How to Prepare for Your First Viewing

  1. Check your expectations. This is not a "fun" movie in the traditional sense. It’s a 164-minute endurance test of awkwardness.
  2. Watch it with friends. You’re going to want to talk about the "liver scene" or the "sauna scene" immediately after.
  3. Don't overthink the logic. The world of Kinds of Kindness operates on dream logic. If you start asking "Why didn't they call the police?" you've already lost.
  4. Pay attention to the transitions. The way each story ends and the next begins tells you a lot about the film's cynical view of human cycles.

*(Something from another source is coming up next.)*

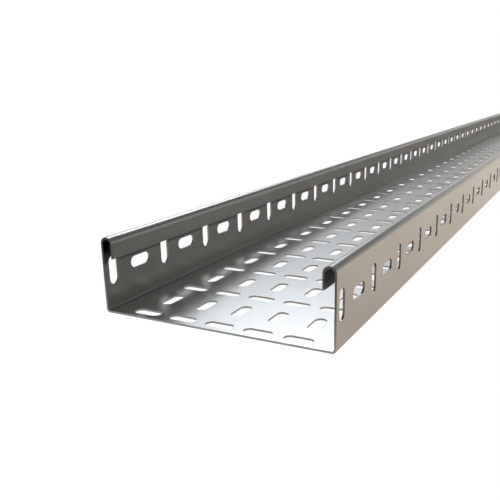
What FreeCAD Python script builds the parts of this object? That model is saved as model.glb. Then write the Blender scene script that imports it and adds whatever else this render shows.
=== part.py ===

Actionable Steps for Cinema Lovers

If you want to actually "get" what Lanthimos is doing, don't just stop at this film. To see the evolution of these themes, watch Dogtooth first. It’s the blueprint. It deals with the same themes of control and isolation but in a much tighter, more claustrophobic setting.

Next, compare the performance of Jesse Plemons here to his work in I'm Thinking of Ending Things. He’s cornering the market on "men on the verge of a nervous breakdown," and seeing the nuances between his different types of desperation is a masterclass in acting.

Finally, read up on the "Greek Weird Wave." It’s a movement that emerged during the Greek financial crisis, and it explains why these movies are so obsessed with broken systems and strange social rituals. Understanding the context makes the "weirdness" feel a lot more purposeful and a lot less like shock value.

The movie is currently streaming on platforms like Hulu and Disney+ (depending on your region), but it’s the kind of visual experience that really benefits from a 4K Blu-ray if you’re a nerd for color grading. Just maybe don't eat dinner while you watch the second act. You've been warned.